これは、無断キャンセルをして店舗側に損害を出させないという暗黙の了解が、店側と客側に存在しているからです。
この暗黙のルールというのが、「道義」と言うものです。

この暗黙のルールが、韓国には存在しません。
ですから、無断キャンセルをすることは当たり前です。
無断キャンセルされる店側が悪いとなる訳です。
店側としては、当然ながら対抗策として、事前支払いを求める訳で、そういう観点から韓国ではカード払いの普及が非常に速かったのです。

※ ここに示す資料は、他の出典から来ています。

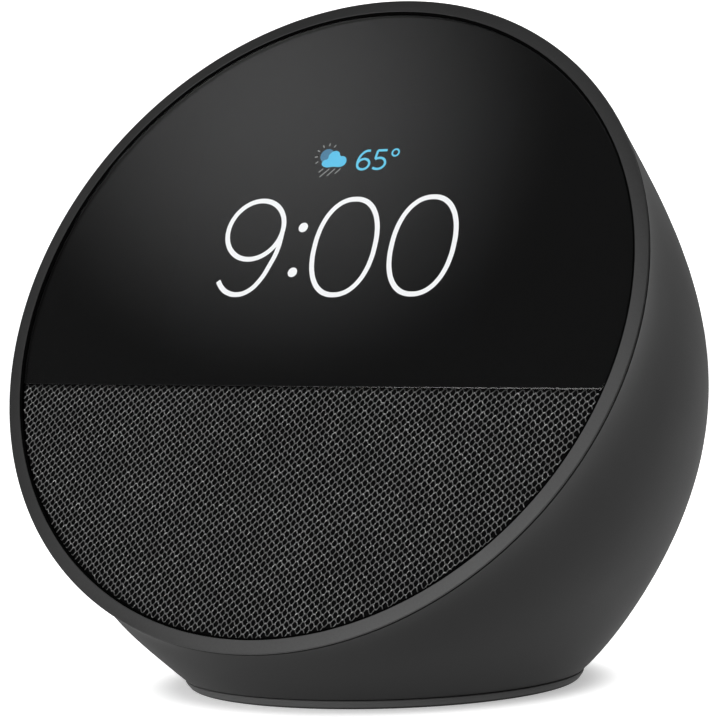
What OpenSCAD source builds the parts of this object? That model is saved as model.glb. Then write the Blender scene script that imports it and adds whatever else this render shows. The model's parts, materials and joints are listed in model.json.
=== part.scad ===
// Round-faced desk smart display: a tilted disc face over a rounded body on an oval rubber foot.
// The base stands on z = 0, the face looks towards -Y. All sizes are in millimetres.

/* [Face] */
// outer radius of the bezel ring
ring_r = 56.5; // [56:0.1:57]
// face width of the bezel ring
ring_w = 2.2; // [2:0.1:2.6]
// lean of the face back from vertical, degrees
face_tilt = 25.3; // [25:0.1:25.6]
// height of the face centre above the table
face_h = 60.4; // [60.2:0.1:60.6]
// distance of the face centre in front of the foot centre
face_front = 23.6; // [23.4:0.1:23.8]
// distance from the face centre down to the line between glass and fabric
split_drop = 12.86; // [12.5:0.1:13.2]

/* [Body] */
// wall of the rear casing
wall = 2.2; // [2:0.1:2.4]
// half-width of the casing at its lower edge
base_half_w = 31; // [30.5:0.1:31.5]
// half-depth of the casing at its lower edge
base_half_d = 38; // [37.5:0.1:38.5]
// height of the casing's lower edge
base_z = 1.6; // [1.5:0.1:1.8]
// thickness of the casing floor
floor_t = 2; // [1.8:0.1:2.1]

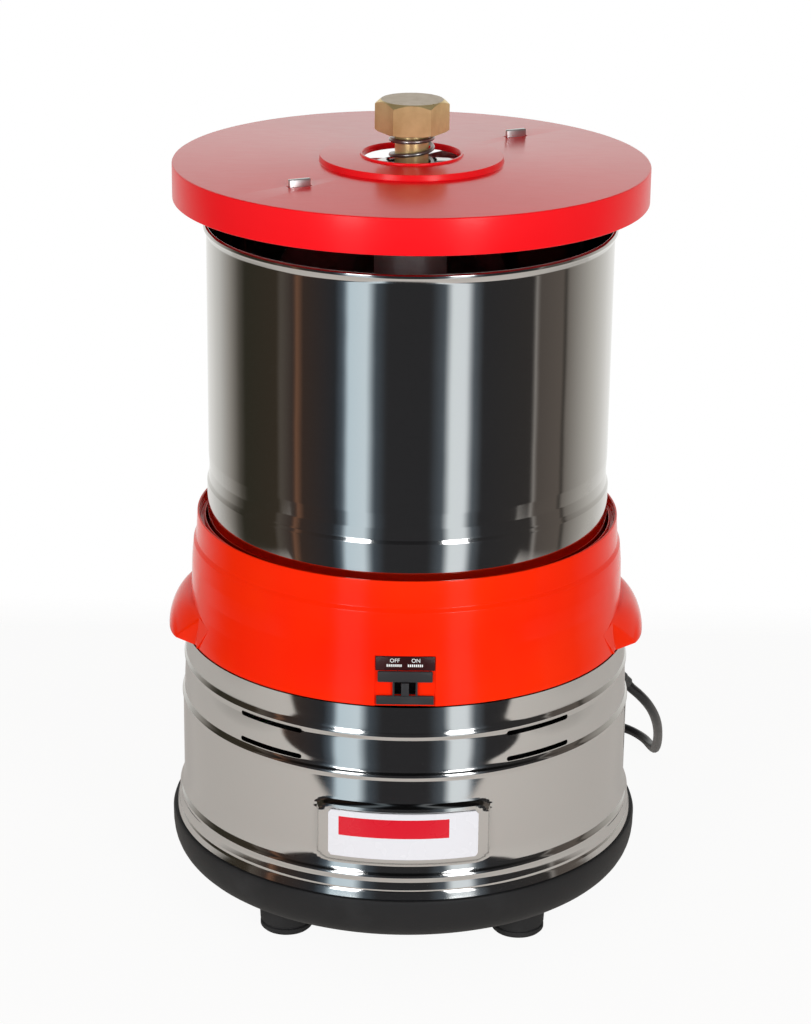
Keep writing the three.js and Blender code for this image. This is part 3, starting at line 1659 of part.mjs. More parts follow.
function pathLength(points) {
  return points.slice(1).reduce((sum, spot, i) => sum + spot.distanceTo(points[i]), 0);
}
const freeLength = new THREE.CatmullRomCurve3(cordRoute).getLength();
const cordLength = freeLength + pathLength(wholeCoil) + tail.length;
console.log("cord length", cordLength.toFixed(0), "mm");

// Assembly
const melanger = new THREE.Group();
const stoneHolder = new THREE.Group();
stoneHolder.rotation.z = holderTurn;
melanger.add(stoneHolder);

function add(name, geometry, material, group = melanger) {
  const mesh = new THREE.Mesh(geometry, material);
  mesh.name = name;
  group.add(mesh);
  return mesh;
}

const footNames = ["foot_rear_right", "foot_rear_left", "foot_front_left", "foot_front_right"];
quarterTurns.forEach((degrees, i) => {
  const place = radians(degrees);
  add(footNames[i], footGeometry(), blackRubber)
    .position.set(pillarRing * Math.cos(place), pillarRing * Math.sin(place), 0);
});

add("base_pan", panGeometry(), blackPlastic);
add("sleeve", sleeveGeometry(), mirrorSteel);
add("name_plate", namePlateGeometry(), labelWhite);
add("deck_plate", deckGeometry(), brushedSteel);
add("collar", collarGeometry(), collarOrange);
add("switch_label", switchLabelGeometry(), blackGloss);
add("switch_bezel", bezelGeometry(), blackPlastic);
add("switch_slider", sliderGeometry(), blackPlastic);
add("switch_body", switchBodyGeometry(), blackPlastic);

add("shaft_flange", shaftFlangeGeometry(), castAluminium);
add("centre_shaft", centreShaftGeometry(), brushedSteel);
const seatBearing = (bottom) => bearingGeometry(shaftBore, bearing.outer, bearing.width, bottom);
add("seat_bearing_low", seatBearing(lowBearingBottom), brushedSteel);
add("seat_bearing_high", seatBearing(highShoulder + clearance), brushedSteel);
add("drum_seat", drumSeatGeometry(), castAluminium);
add("drum_coupling", drumCouplingGeometry(), brushedSteel);
add("drum_shell", drumShellGeometry(), mirrorSteel);
add("centre_tube", centreTubeGeometry(), mirrorSteel);
add("tube_seal", tubeSealGeometry(), blackRubber);
add("base_stone", baseStoneGeometry(), granite);

add("driven_pulley", drivenPulleyGeometry(), castAluminium);
add("drive_belt", beltGeometry(), blackRubber);
add("motor_pulley", motorPulleyGeometry(), brushedSteel);
add("motor_bracket_top", bracketGeometry(), castAluminium).position.set(0, motorOffset, motorTop);
const lowBracket = add("motor_bracket_bottom", bracketGeometry(), castAluminium);
lowBracket.position.set(0, motorOffset, motorBottom);
lowBracket.rotation.x = turn / 2;
add("motor_stator", statorGeometry(), laminatedIron);
add("winding_top", windingGeometry(statorTop + clearance), copper);
add("winding_bottom", windingGeometry(statorBottom - clearance - motor.windingHeight), copper);
const motorBore = motorShaft.radius + clearance;
add("motor_bearing_top", bearingGeometry(
  motorBore,
  motor.bearingOuter,
  motor.bearingWidth,
  motorTop - motor.bearingLip - clearance - motor.bearingWidth,
), brushedSteel).position.y = motorOffset;
add("motor_bearing_bottom", bearingGeometry(
  motorBore,
  motor.bearingOuter,
  motor.bearingWidth,
  motorBottom + motor.bearingLip + clearance,
), brushedSteel).position.y = motorOffset;
add("motor_shaft", rod(motorShaft.radius, fanBottom, pulleyTop + motorShaft.topRun), brushedSteel)
  .position.y = motorOffset;
add("motor_rotor", ring(
  motorBore,
  motor.rotorRadius,
  statorBottom - motor.rotorOverlap,
  statorTop + motor.rotorOverlap,
), laminatedIron).position.y = motorOffset;
add("motor_fan", fanGeometry(), whitePlastic);
add("run_capacitor", capacitorGeometry(), whitePlastic);
add("terminal_block", terminalBlockGeometry(), whitePlastic);

add("holder_tower", towerGeometry(), castAluminium, stoneHolder);
for (const [side, word] of [[1, "right"], [-1, "left"]]) {
  add("roller_stone_" + word, rollerStoneGeometry(side), granite, stoneHolder);
  add("stone_bush_" + word, bushGeometry(side), whitePlastic, stoneHolder);
  add("roller_axle_" + word, axleGeometry(side), brushedSteel, stoneHolder);
}
add("scraper_arm", scraperArmGeometry(), brushedSteel, stoneHolder);
add("scraper_blade", scraperBladeGeometry(), whitePlastic, stoneHolder);
add("tab_bar", tabBarGeometry(), brushedSteel);
add("lid_bridge", bridgeGeometry(), mirrorSteel);
add("lid", lidGeometry(), lidRed);

add("spring_seat", springSeatGeometry(), brushedSteel);
add("tension_spring", springGeometry(), brushedSteel);
add("spring_washer", springWasherGeometry(), brushedSteel);
add("tension_bolt", boltGeometry(), brass);

add("strain_relief", strainReliefGeometry(), blackRubber);
add("cord_lead", cordGeometry(), blackGloss);
add("cord_coil", coilGeometry(), blackGloss);
add("cord_tail", tailGeometry(), blackGloss);
add("plug", plugGeometry(), blackGloss);

export default melanger;
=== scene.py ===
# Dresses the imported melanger: fine skins, finishes and small details over its frame.
# Objects, lamps and places in shaders are in metres, and what the mesh helpers take is in millimetres.
# +Z is up and the front is at -Y.
import math

import bmesh
import bpy
from mathutils import Matrix, Vector


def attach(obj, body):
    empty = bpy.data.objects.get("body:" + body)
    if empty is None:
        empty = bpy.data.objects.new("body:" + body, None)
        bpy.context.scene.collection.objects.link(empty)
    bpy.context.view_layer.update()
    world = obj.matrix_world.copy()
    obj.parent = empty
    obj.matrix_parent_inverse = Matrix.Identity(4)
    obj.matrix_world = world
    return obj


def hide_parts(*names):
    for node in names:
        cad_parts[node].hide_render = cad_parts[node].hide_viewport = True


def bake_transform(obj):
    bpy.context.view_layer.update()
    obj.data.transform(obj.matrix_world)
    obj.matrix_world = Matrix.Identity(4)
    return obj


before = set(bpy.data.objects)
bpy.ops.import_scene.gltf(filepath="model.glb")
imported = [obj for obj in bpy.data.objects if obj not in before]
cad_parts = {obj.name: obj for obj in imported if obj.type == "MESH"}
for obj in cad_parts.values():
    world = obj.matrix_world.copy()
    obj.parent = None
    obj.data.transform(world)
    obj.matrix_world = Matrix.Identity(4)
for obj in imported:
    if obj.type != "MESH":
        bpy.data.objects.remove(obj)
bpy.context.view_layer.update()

MM = 0.001
TURN = 2 * math.pi

# Camera, where the photograph was taken from
CAMERA_PLACE = (-0.000884, -1.464134, 0.745224)
CAMERA_TILT = 70.162
CAMERA_ROLL = 0.718
CAMERA_LENS = 101.17

camera = bpy.data.objects.new("camera", bpy.data.cameras.new("camera"))
camera.data.lens = CAMERA_LENS
camera.data.sensor_width = 36
camera.data.clip_start = 0.05
tilt = Matrix.Rotation(math.radians(CAMERA_TILT), 4, "X")
roll = Matrix.Rotation(math.radians(CAMERA_ROLL), 4, "Z")
camera.matrix_world = Matrix.Translation(CAMERA_PLACE) @ tilt @ roll
bpy.context.scene.collection.objects.link(camera)
bpy.context.scene.camera = camera
bpy.context.scene.view_settings.view_transform = "Standard"


# Shader nodes

class Signal:
    """A node's output that can be used in arithmetic."""

    def __init__(self, nodes, socket):
        self.nodes = nodes
        self.socket = socket

    def math(self, operation, *others):
        values = dict(enumerate((self,) + others))
        return self.nodes.node("ShaderNodeMath", {"operation": operation}, values)

    def __add__(self, other):
        return self.math("ADD", other)

    __radd__ = __add__

    def __mul__(self, other):
        return self.math("MULTIPLY", other)

    __rmul__ = __mul__

    def __sub__(self, other):
        return self.math("SUBTRACT", other)

    def __rsub__(self, other):
        return self.nodes.node("ShaderNodeMath", {"operation": "SUBTRACT"}, {0: other, 1: self})

    def __gt__(self, other):
        return self.math("GREATER_THAN", other)

    def __lt__(self, other):
        return self.math("LESS_THAN", other)


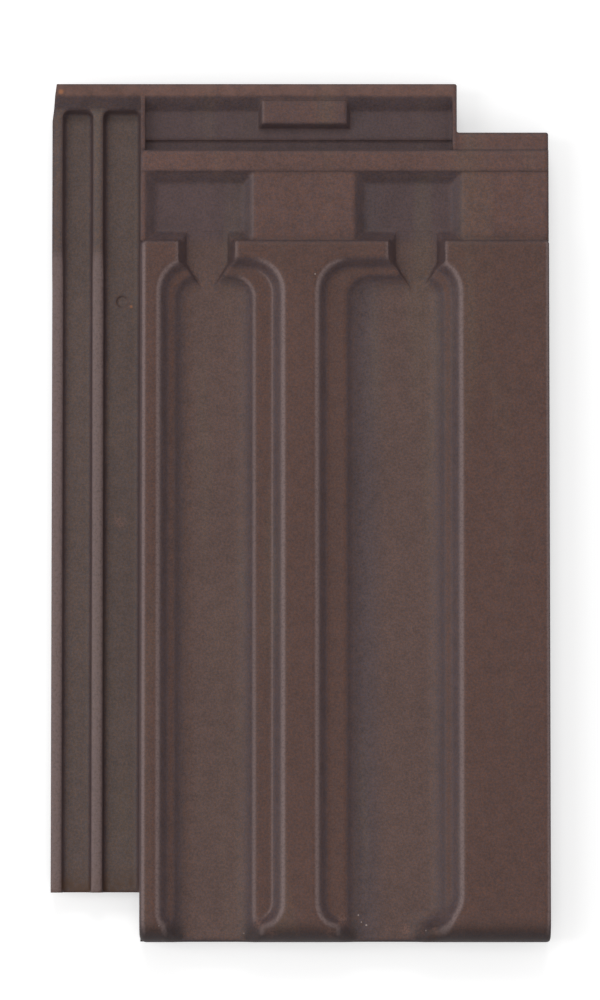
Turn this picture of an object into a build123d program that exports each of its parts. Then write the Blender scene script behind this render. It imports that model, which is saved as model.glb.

つまり、その国の文化の違いによっては、危険負担の責任か、客側か、店側かに違いがあるのです。
日本では客側であり、韓国では店側にある訳です。
この違いの部分が、実際のところはグレー部分だと考えられるのです。

そして、このグレーの部分こそが「risk」になります。
なぜなら、それは立場や見方によって、白にでも、黒にでも変化してしまうからです。
齋藤知事自身も、自分は白だと考えつつも、周囲から黒と決めつけられて、ここ最近は嫌な思いばかりをしていたと思います。
自分の白という意見に耳を貸してもらえず、黒という決めつけで社会が動いている。
実際、こんな怖いことはありません。

が、そんな経験をしたのに、どうして選挙期間中にまたまたグレーなことをするんでしょうか!?
グレーで嫌な思いをしてきたのですから、普通の感覚ならグレーを避けるでしょう。
ところが斎藤知事は避けない・・・・。
私から見れば、そういう人は「risk」不感症です。
関わると「high-risk」な状況に巻き込まれることになるので、近寄りたくは無いですね。
また、「risk」不感症の人が政治家になること自体が、県民にとって大きな「risk」になります。
なんせ政治とは、「risk management」とイコールです。
「risk」が分からない人に、「risk management」が出来る訳無いからです。